>> START

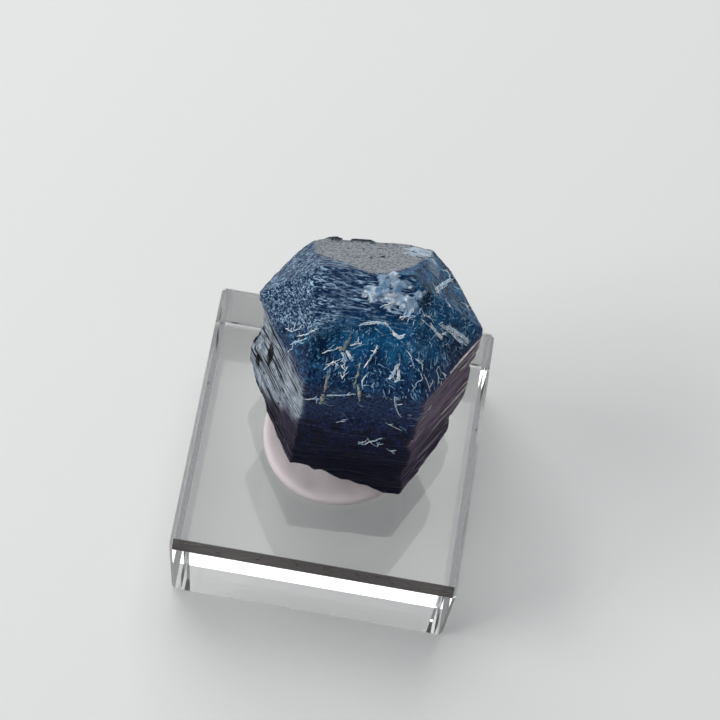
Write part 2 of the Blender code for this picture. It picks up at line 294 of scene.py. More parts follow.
def grain(points, seed):
    """Smooth noise from -1 to 1 at points whose unit is one grain."""
    size = 48
    table = np.random.default_rng(seed).uniform(-1.0, 1.0, (size, size, size))
    base = np.floor(points).astype(int)
    part = points - base
    part = part * part * (3.0 - 2.0 * part)
    total = np.zeros(len(points))
    for corner in itertools.product((0, 1), repeat=3):
        x, y, z = ((base + corner) % size).T
        total += np.prod(np.where(corner, part, 1.0 - part), axis=1) * table[x, y, z]
    return total


def step_up(values, low, high):
    """0 below low, 1 above high, and smooth between them."""
    share = np.clip((values - low) / (high - low), 0.0, 1.0)
    return share * share * (3.0 - 2.0 * share)


def terraces(values, steps, riser):
    """Turns a slope into flat treads with short risers."""
    values = values * steps
    tread = np.floor(values)
    return (tread + step_up(values - tread, 1.0 - riser, 1.0)) / steps


def crystal_frame():
    """The matrix from the crystal's own frame to the part's frame, in millimetres."""
    lean = Vector((math.tan(math.radians(LEAN_RIGHT)), math.tan(math.radians(LEAN_BACK)), 1.0))
    up = lean.normalized()
    right = Vector((0.0, 1.0, 0.0)).cross(up).normalized()
    back = up.cross(right)
    return Matrix.Translation(CRYSTAL_FOOT) @ Matrix((right, back, up)).transposed().to_4x4()


def outward(turn, tilt=90.0):
    """The direction turned from the front side and tilted from the long axis."""
    azimuth = math.radians(turn + FRONT_TURN - 90.0)
    tilt = math.radians(tilt)
    flat = math.sin(tilt)
    return np.array((flat * math.cos(azimuth), flat * math.sin(azimuth), math.cos(tilt)))


def crystal_faces():
    """Each flat face as its name, a point on it and its outward direction."""
    faces = []
    for name, (turn, distance, tilt, _) in SIDES.items():
        out = outward(turn)
        faces.append((name, out * distance, out))
        shoulder = out * distance + np.array((0.0, 0.0, SHOULDER_HEIGHT))
        faces.append((name + "_tip", shoulder, outward(turn, tilt)))
    for turn, distance in CORNERS:
        faces.append(("corner", outward(turn) * distance, outward(turn)))
    faces.append(("roof", np.array(ROOF_POINT), outward(*ROOF_SLOPE)))
    to_crystal = crystal_frame().inverted()
    for points in FOOT_FACES:
        first, second, third = (np.array(to_crystal @ Vector(p)) for p in points)
        out = np.cross(second - first, third - first)
        out /= np.linalg.norm(out)
        inside = np.array((0.0, 0.0, SHOULDER_HEIGHT / 2))
        faces.append(("foot", first, -out if out @ (inside - first) > 0 else out))
    return faces


def side_relief(points, out, depths, seed):
    """Growth steps, grooves and fine lines that run level across a side of the crystal."""
    across = np.cross((0.0, 0.0, 1.0), out)
    place, height = points @ across, points[:, 2]
    wave = 0.12 * grain(np.column_stack((place / 2.5, height / 2.0, 0 * place)), seed + 9)
    step, groove, line = depths
    field = grain(np.column_stack((place / 9.0, height / 1.7 + wave, 0 * place)), seed)
    relief = step * terraces(field, 5, 0.25)
    field = grain(np.column_stack((place / 4.5, height / 0.42 + 2 * wave, 0 * place)), seed + 1)
    relief += groove * field
    relief -= 1.3 * groove * step_up(field, 0.35, 0.6)
    field = grain(np.column_stack((place / 1.6, height / 0.24, 0 * place)), seed + 2)
    return relief + line * field


def etched_relief(points, strength):
    """The scaly, wavy etching: fine ripples across, and rounder scales towards the left."""
    x, y, z = points.T
    sway = 1.2 * grain(points / 1.6, 31)
    rise = (0.6 * y + z) / 0.32 + sway
    ripples = grain(np.column_stack((x / 1.2, rise, y / 2.0)), 32)
    scales = grain(points / np.array((0.42, 0.34, 0.34)), 34)
    broad = grain(points / 1.1, 36)
    left = step_up(-x, 2.0, 6.0)
    return strength * (ripples * (1.0 - 0.5 * left) + scales * (0.3 + 0.6 * left) + 0.8 * broad)


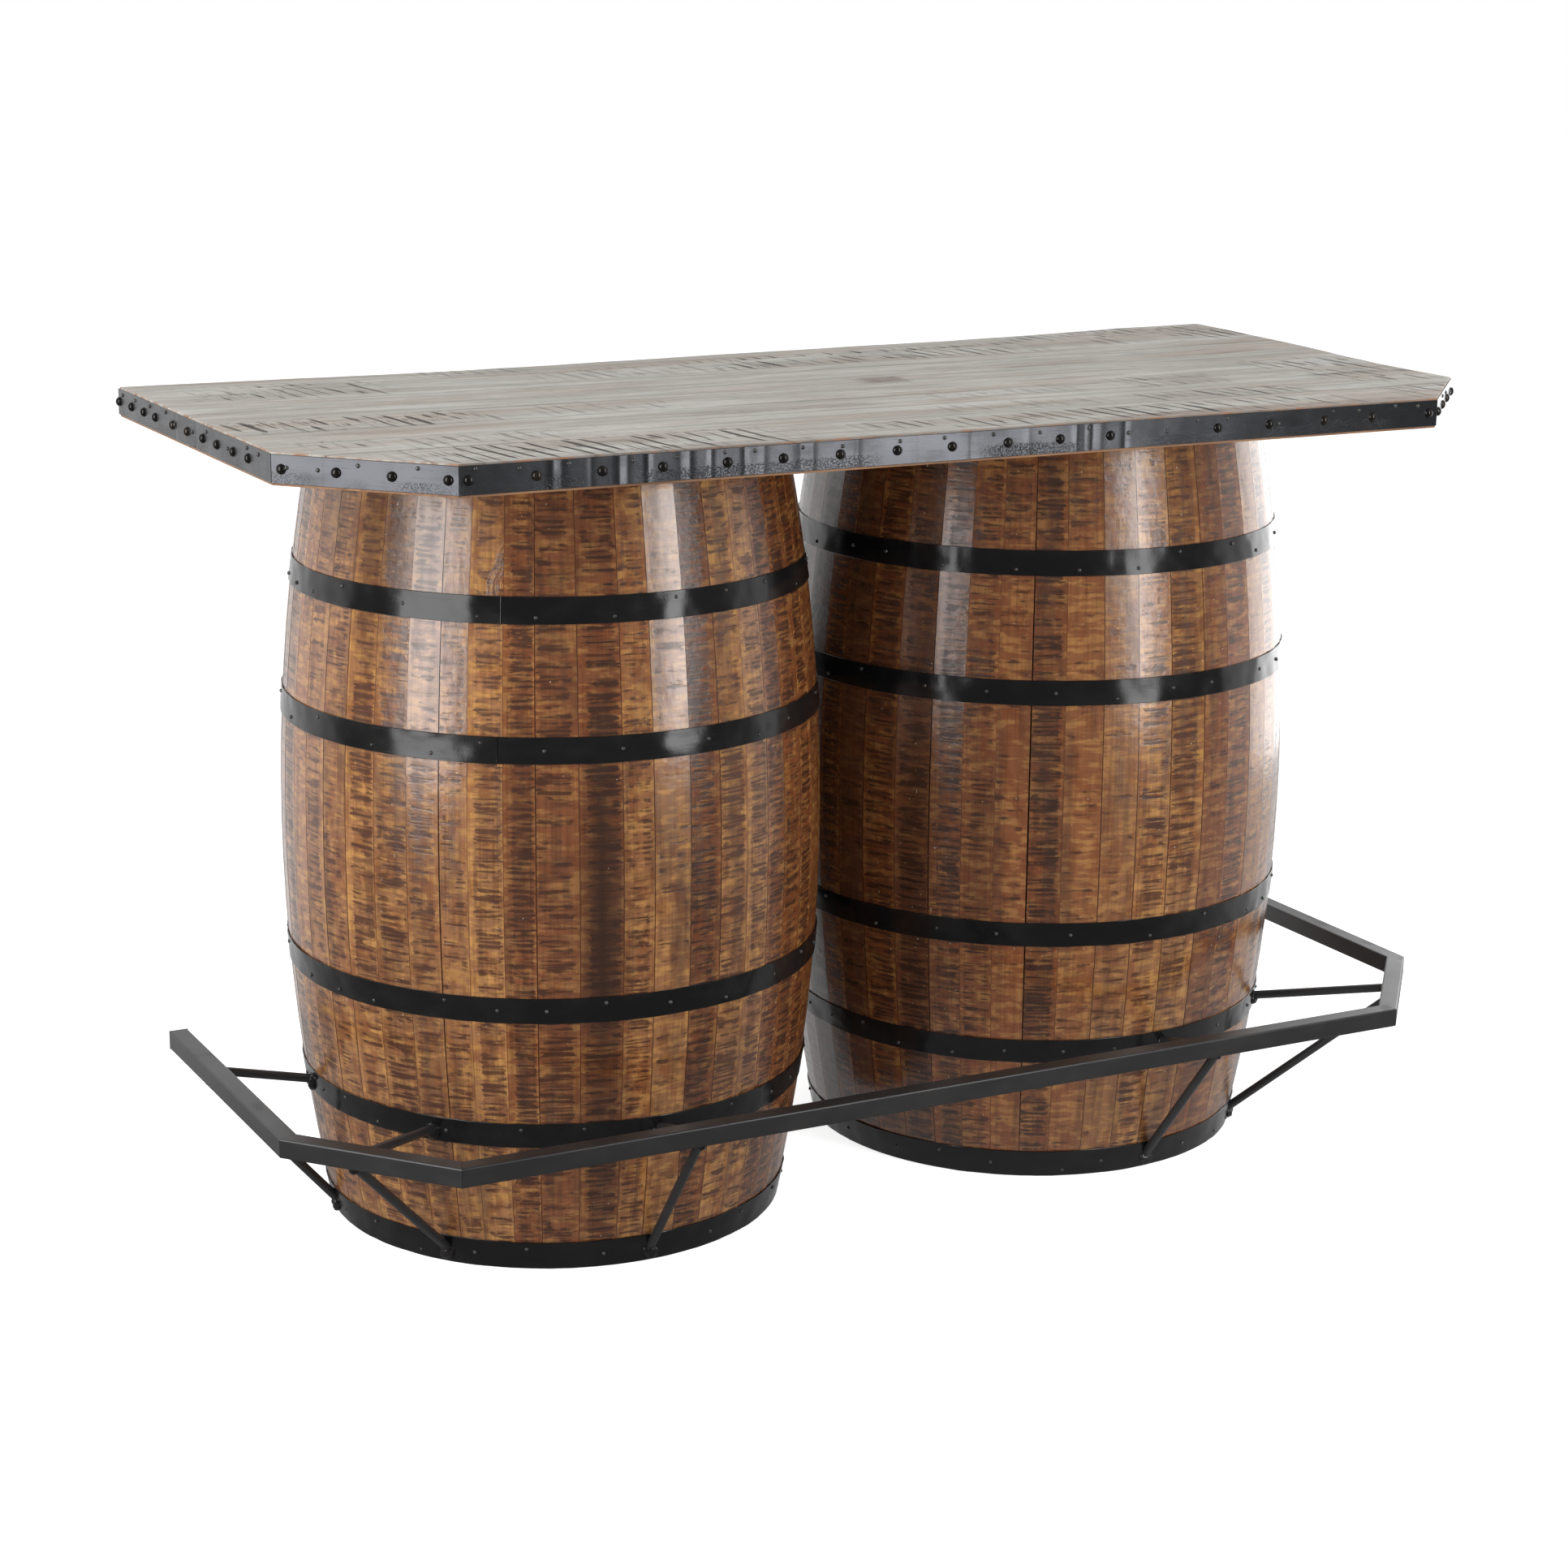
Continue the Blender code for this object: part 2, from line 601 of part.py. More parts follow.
def add_struts(iron):
    """The side pair is on the left barrel alone, as the right end of the rail has none."""
    path = rail_path()
    left_barrel, right_barrel = BARREL_CENTRES["left"], BARREL_CENTRES["right"]
    left_coping, right_coping = barrel_envelope("left"), barrel_envelope("right")
    to_left_end = (path[1] - path[2]).normalized()
    to_right_end = Vector((-to_left_end.x, to_left_end.y))
    left_corner = (path[1] + path[2]) / 2 + to_left_end * LEFT_CORNER_STRUTS_TO_END
    right_corner = (path[3] + path[4]) / 2 + to_right_end * RIGHT_CORNER_STRUTS_TO_END
    left_out = Vector((to_left_end.y, -to_left_end.x))
    left_out = left_out if left_out.x < 0 else -left_out
    right_out = Vector((-left_out.x, left_out.y))
    to_front, to_left = Vector((0, -1)), Vector((-1, 0))
    side_aim = Vector((path[0].x, left_barrel.y + LEFT_SIDE_STRUTS_BEHIND_BARREL))
    left_front = Vector((left_barrel.x, RAIL_FRONT_Y))
    right_front = Vector((right_barrel.x + RIGHT_FRONT_STRUTS_TO_END, RAIL_FRONT_Y))
    add_strut_pair("left", "side", side_aim, to_left, left_coping, iron)
    add_strut_pair("left", "corner", left_corner, left_out, left_coping, iron)
    add_strut_pair("left", "front", left_front, to_front, left_coping, iron)
    add_strut_pair("right", "front", right_front, to_front, right_coping, iron)
    add_strut_pair("right", "corner", right_corner, right_out, right_coping, iron)


def main():
    clear_scene()
    top_wood = finish("Limed plank top", (0.40, 0.36, 0.31), 0.45)
    edge_wood = finish("Raw mango edge", (0.36, 0.19, 0.09), 0.6)
    stave_wood = finish("Lacquered mango staves", (0.26, 0.11, 0.045), 0.22)
    head_wood = finish("Plain mango heads", (0.34, 0.20, 0.11), 0.6)
    band_iron = finish("Blackened iron band", (0.05, 0.055, 0.06), 0.35, 0.9)
    hoop_iron = finish("Black hoop iron", (0.02, 0.02, 0.022), 0.35, 0.6)
    rail_paint = finish("Satin black rail paint", (0.025, 0.025, 0.026), 0.35, 0.2)
    add_boards(top_wood)
    add_battens(edge_wood)
    add_bands(band_iron)
    for side in BARREL_CENTRES:
        add_barrel(side, stave_wood, head_wood, hoop_iron)
        add_cleat(side, head_wood)
    add_rail(rail_paint)
    add_struts(rail_paint)


main()
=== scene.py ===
"""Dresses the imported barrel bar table.

A limed plank top with cut front corners, edged with nailed iron band, stands on two lacquered barrels
with black hoops. A square foot rail on round struts runs round their front. All is in metres, in the
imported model's frame: +X along the bar to its right end, +Y to its back, +Z up from the floor.
"""

from __future__ import annotations

import bisect
import json
import logging
import math
import random
from collections.abc import Callable, Iterator, Sequence
from contextlib import contextmanager
from dataclasses import dataclass
from enum import Enum

import bmesh
import bpy
from mathutils import Matrix, Vector

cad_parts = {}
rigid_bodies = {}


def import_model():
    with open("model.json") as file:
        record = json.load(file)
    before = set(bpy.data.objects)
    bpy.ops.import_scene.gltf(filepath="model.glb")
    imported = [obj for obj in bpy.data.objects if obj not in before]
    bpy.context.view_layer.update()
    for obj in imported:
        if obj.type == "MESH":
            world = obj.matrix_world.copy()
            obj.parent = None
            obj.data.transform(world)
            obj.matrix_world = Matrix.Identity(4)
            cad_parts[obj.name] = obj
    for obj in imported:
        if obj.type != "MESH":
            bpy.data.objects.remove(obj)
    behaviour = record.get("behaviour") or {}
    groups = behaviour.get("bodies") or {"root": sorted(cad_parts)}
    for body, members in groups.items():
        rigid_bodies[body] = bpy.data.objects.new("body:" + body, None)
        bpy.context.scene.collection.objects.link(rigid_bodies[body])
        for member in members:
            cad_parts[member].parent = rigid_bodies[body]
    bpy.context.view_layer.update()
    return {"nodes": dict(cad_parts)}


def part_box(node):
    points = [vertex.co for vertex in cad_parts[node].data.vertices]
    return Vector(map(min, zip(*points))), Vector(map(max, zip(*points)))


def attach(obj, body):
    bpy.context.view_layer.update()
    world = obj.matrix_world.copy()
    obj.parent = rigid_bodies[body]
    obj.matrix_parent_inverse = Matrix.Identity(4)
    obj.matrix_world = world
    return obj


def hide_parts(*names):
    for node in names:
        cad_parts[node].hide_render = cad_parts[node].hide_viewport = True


for leftover in list(bpy.data.objects):
    bpy.data.objects.remove(leftover)
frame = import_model()

LOG = logging.getLogger("barrel_bar_table")
BODY = "root"
BARREL_X = 0.3675
BARREL_Y = 0.0633784
Colour = tuple[float, float, float, float]
WHITE: Colour = (1.0, 1.0, 1.0, 1.0)


def paint(red: int, green: int, blue: int) -> Colour:
    """A colour as it is seen on a screen, in shader values.

    Args:
        red: Red from 0 to 255.
        green: Green from 0 to 255.
        blue: Blue from 0 to 255.

    Returns:
        The colour with full alpha.
    """
    values = [channel / 255 for channel in (red, green, blue)]
    linear = [v / 12.92 if v <= 0.04045 else ((v + 0.055) / 1.055) ** 2.4 for v in values]
    return (*linear, 1.0)


class Element(Enum):
    """What an edit selects."""

    POINTS = "VERT"
    EDGES = "EDGE"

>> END

§ **REQUIREMENTS**
Will you return exactly the lines above from the one with "0.022), 0.35, 0.6)" down to the one with "for member in", counting both as part of the range?

§ **SOLUTION TO THIS TASK**
    hoop_iron = finish("Black hoop iron", (0.02, 0.02, 0.022), 0.35, 0.6)
    rail_paint = finish("Satin black rail paint", (0.025, 0.025, 0.026), 0.35, 0.2)
    add_boards(top_wood)
    add_battens(edge_wood)
    add_bands(band_iron)
    for side in BARREL_CENTRES:
        add_barrel(side, stave_wood, head_wood, hoop_iron)
        add_cleat(side, head_wood)
    add_rail(rail_paint)
    add_struts(rail_paint)


main()
=== scene.py ===
"""Dresses the imported barrel bar table.

A limed plank top with cut front corners, edged with nailed iron band, stands on two lacquered barrels
with black hoops. A square foot rail on round struts runs round their front. All is in metres, in the
imported model's frame: +X along the bar to its right end, +Y to its back, +Z up from the floor.
"""

from __future__ import annotations

import bisect
import json
import logging
import math
import random
from collections.abc import Callable, Iterator, Sequence
from contextlib import contextmanager
from dataclasses import dataclass
from enum import Enum

import bmesh
import bpy
from mathutils import Matrix, Vector

cad_parts = {}
rigid_bodies = {}


def import_model():
    with open("model.json") as file:
        record = json.load(file)
    before = set(bpy.data.objects)
    bpy.ops.import_scene.gltf(filepath="model.glb")
    imported = [obj for obj in bpy.data.objects if obj not in before]
    bpy.context.view_layer.update()
    for obj in imported:
        if obj.type == "MESH":
            world = obj.matrix_world.copy()
            obj.parent = None
            obj.data.transform(world)
            obj.matrix_world = Matrix.Identity(4)
            cad_parts[obj.name] = obj
    for obj in imported:
        if obj.type != "MESH":
            bpy.data.objects.remove(obj)
    behaviour = record.get("behaviour") or {}
    groups = behaviour.get("bodies") or {"root": sorted(cad_parts)}
    for body, members in groups.items():
        rigid_bodies[body] = bpy.data.objects.new("body:" + body, None)
        bpy.context.scene.collection.objects.link(rigid_bodies[body])
        for member in members:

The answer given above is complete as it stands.